Forward Looking Statements
This press release and the questions and answers contain forward-looking statements concerning the employment and integration of Hoya's media sputtering workforce; the expected timing of and ability to consummate the proposed acquisition; the impact to WD, including the anticipated benefits and costs, of the proposed acquisition; and the plans, strategies and objectives of management for future operations.

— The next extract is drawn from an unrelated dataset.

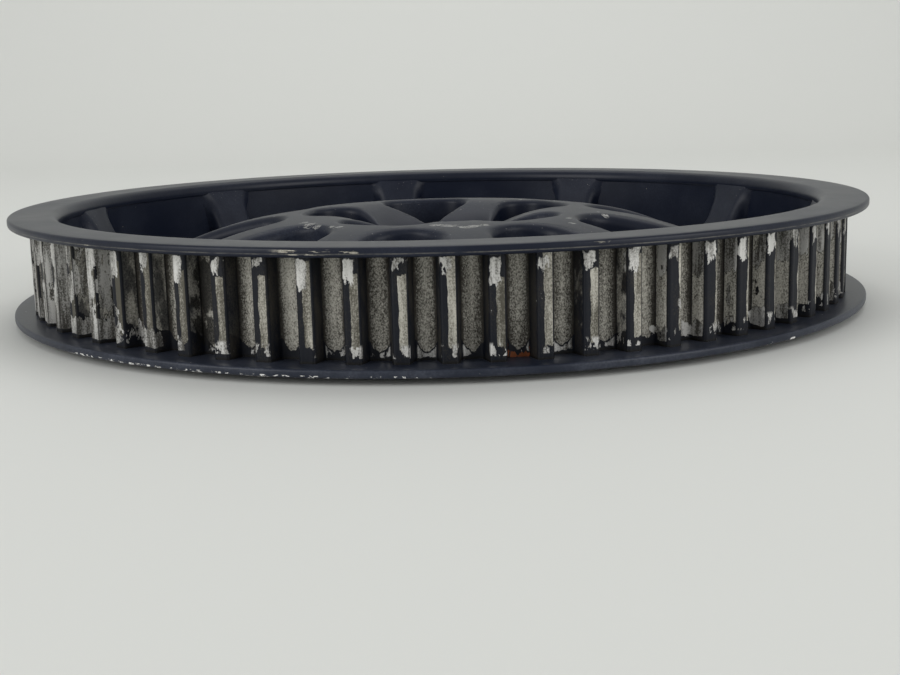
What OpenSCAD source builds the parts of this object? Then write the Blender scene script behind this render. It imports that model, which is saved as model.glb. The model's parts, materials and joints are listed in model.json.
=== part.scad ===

The foregoing forward-looking statements are based on WD's current expectations and are subject to risks and uncertainties that could cause actual results to differ materially from those expressed in the forward-looking statements, including: the risk that the acquisition will not close or that closing will be delayed; the failure to integrate successfully Hoya's technology, employees or operations; the risk that Hoya's or WD's business may not perform as expected due to transaction-related uncertainty or other factors; the impact of recent uncertainty and volatility in global economic conditions; supply and demand conditions in the hard drive industry; actions by competitors; unexpected advances in competing technologies; uncertainties related to the development and introduction of products based on new technologies and expansion into new data storage markets; business conditions and growth in the various hard drive markets; pricing trends and fluctuations in average selling prices; changes in the availability and cost of commodity materials and specialized product components that WD does not make internally; and other risks and uncertainties listed in WD's recent Form 10-Q filed with the SEC on Jan. 29, 2010, to which your attention is directed. Readers are cautioned not to place undue reliance on these forward-looking statements, which speak only as of the date hereof, and WD undertakes no obligation to update these forward-looking statements to reflect subsequent events or circumstances.